Mesmo em suas decisões solitárias, o presidente dos EUA age de forma destrutiva. Ele retirou as tropas americanas da Síria sem consulta prévia e abriu as portas para a intervenção militar turca contra os curdos que lideraram a luta contra o "Estado Islâmico" para o Ocidente. Um exemplo fatal de traição de aliados com altos custos políticos e humanos.

E esse é apenas um exemplo da incapacidade de Trump de tomar decisões estratégicas em interesse comum. Na Otan, espera-se tacitamente que Trump não seja reeleito no próximo ano.

Na época da Guerra Fria, a vida era fácil para a Otan: ela era um contrapeso ao Pacto de Varsóvia. As tarefas eram claras, a doutrina da dissuasão mútua era um modelo estratégico simples. Trinta anos depois, no entanto, a aliança militar não encontrou novas respostas para um mundo completamente alterado. Passa-se de crise em crise e de uma cúpula a outra.

Na reunião de Londres, por exemplo, a China foi agora, pela primeira vez, discutida como um tema de futuros desafios. Mas isso não significa muito, porque não se pode falar de uma política comum em relação a Pequim – os interesses dos países-membros são muito diferentes.

De qualquer forma, o surgimento dessa nova grande potência agora é apontado como uma ameaça em potencial, dando permissão para se pensar nas consequências de políticas chinesas agressivas para a segurança conjunta.

É como observar um gigante velho e meio idiota elaborando pensamentos. Os tempos de reação parecem intermináveis. Por exemplo, diante dos novos riscos decorrentes das mudanças climáticas, abordados pela presidente da Noruega. Ou frente às ameaças da desestabilização regional por meio de grupos terroristas em transformação, nos quais a França quer prestar mais atenção.

E, às vezes, são os buracos-negros políticos, criados em parte pelos próprios membros da Otan, como na Líbia, que se tornam berços de terrorismo e tráfico humano, ameaçando a Europa.

Falta à Otan uma espécie de cabeça política, um órgão que possa simultaneamente elaborar análises e preparar decisões. O "conselho dos sábios", que deverá agora montar um cronograma para o futuro, é apenas um paliativo. E outra fraqueza da aliança é que, com cada vez mais países-membros com interesses cada vez mais divergentes, a pressão por um consenso se torna cada vez mais uma camisa de força.

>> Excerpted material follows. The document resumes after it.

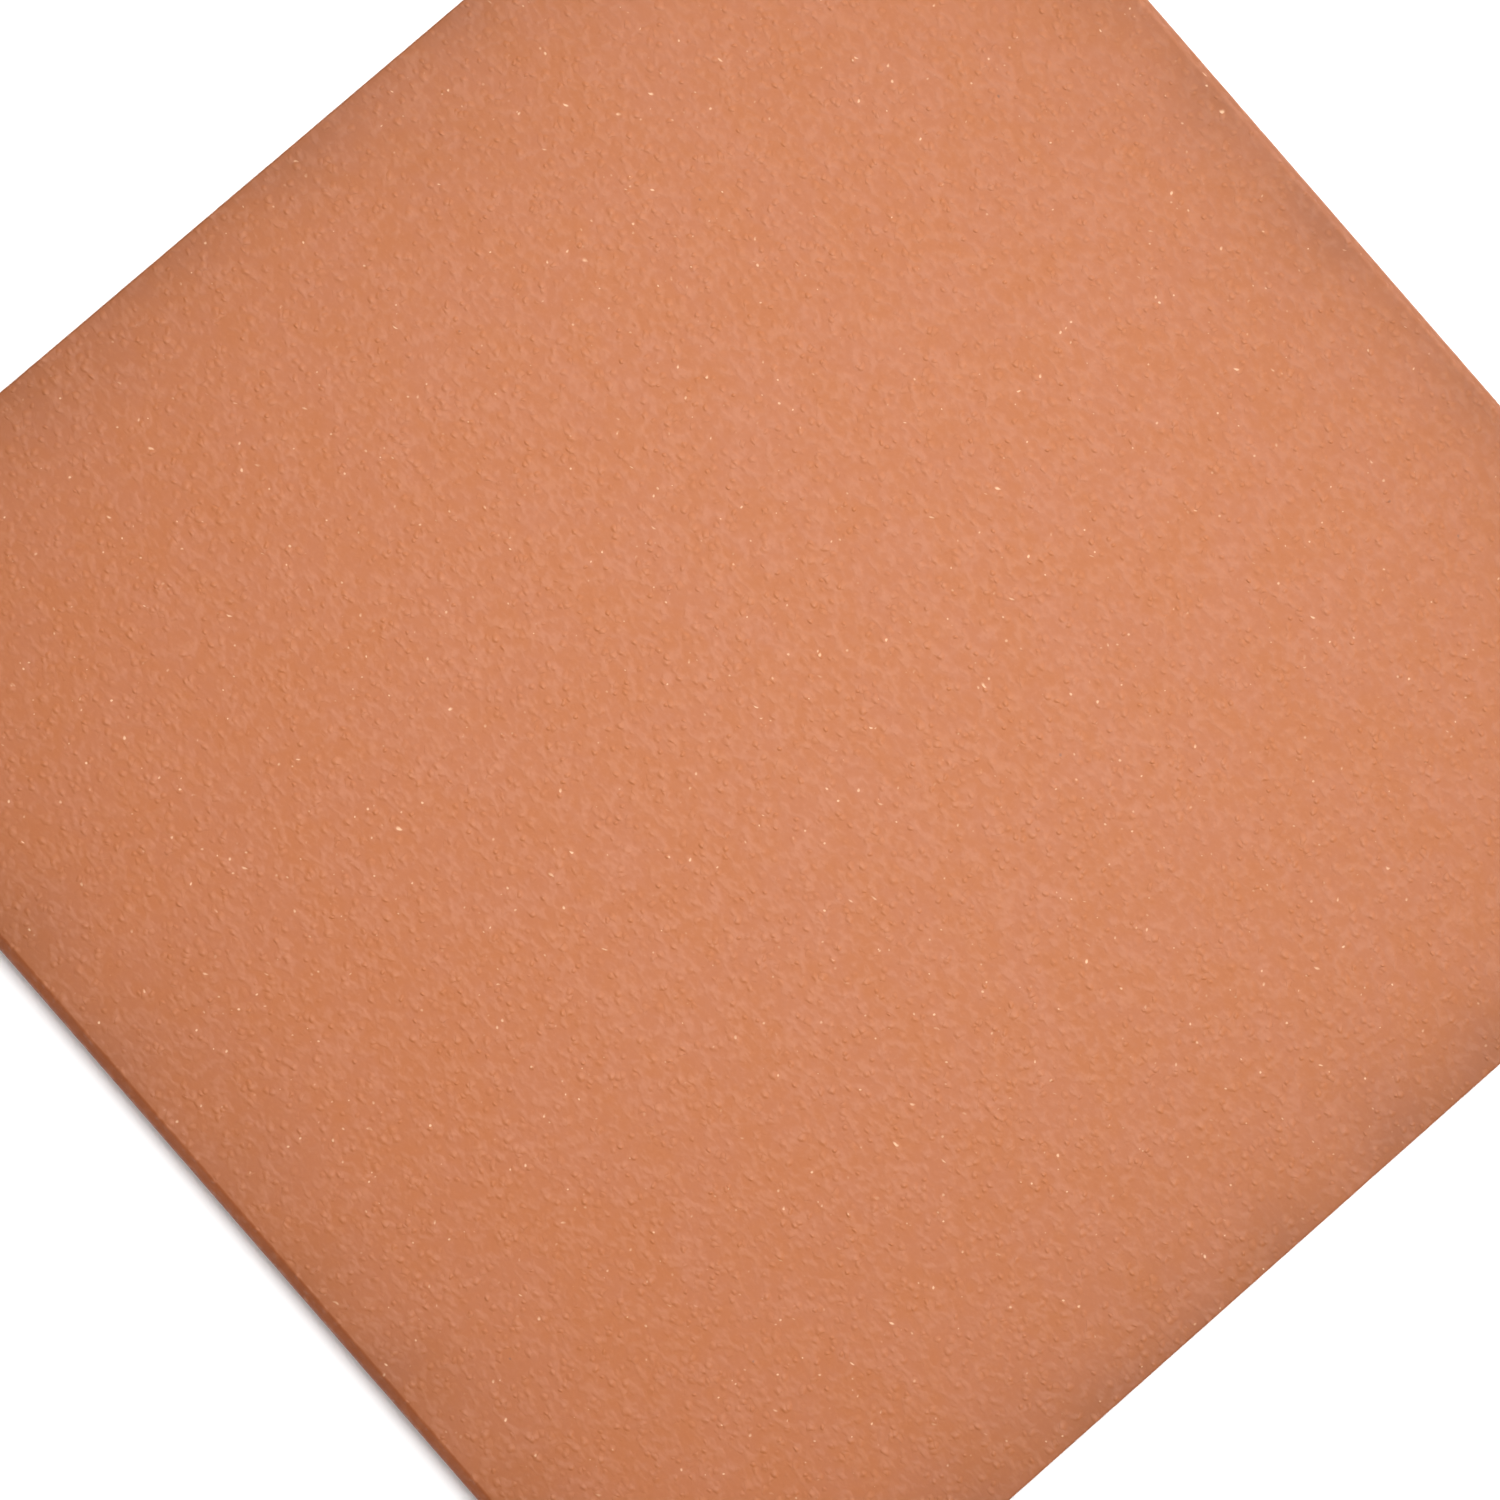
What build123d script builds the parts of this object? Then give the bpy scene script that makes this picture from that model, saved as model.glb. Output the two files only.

Também faltam verdadeiros mecanismos de sanções para o case de os Estados-membros perseguirem implacavelmente interesses puramente nacionais, como a Turquia, com seu ataque contra os curdos e a compra de um sistema de mísseis russo.

Tais ações abrem uma lacuna na segurança conjunta, que não pode ser fechada por compromissos formulaicos, como na reunião em Londres. E elas levantam muitas dúvidas sobre os chamados "valores comuns".

Ao contrário do diagnóstico de Macron, a Otan está em coma, mas não está morta. Isso porque também as abordagens europeias de tornar a própria defesa um projeto comum transcorrem de forma difícil, e elas não serão capazes de substituir a aliança militar num futuro próximo.

No entanto, diante da crescente pressão externa e interna, há dúvidas sobre quanto a Otan é capaz de se reformar. Nesse contexto, muito depende da eleição presidencial nos EUA. Mas uma coisa é certa: por meio de sua franqueza não diplomática, o presidente francês fez um favor à Otan em seu aniversário de 70 anos.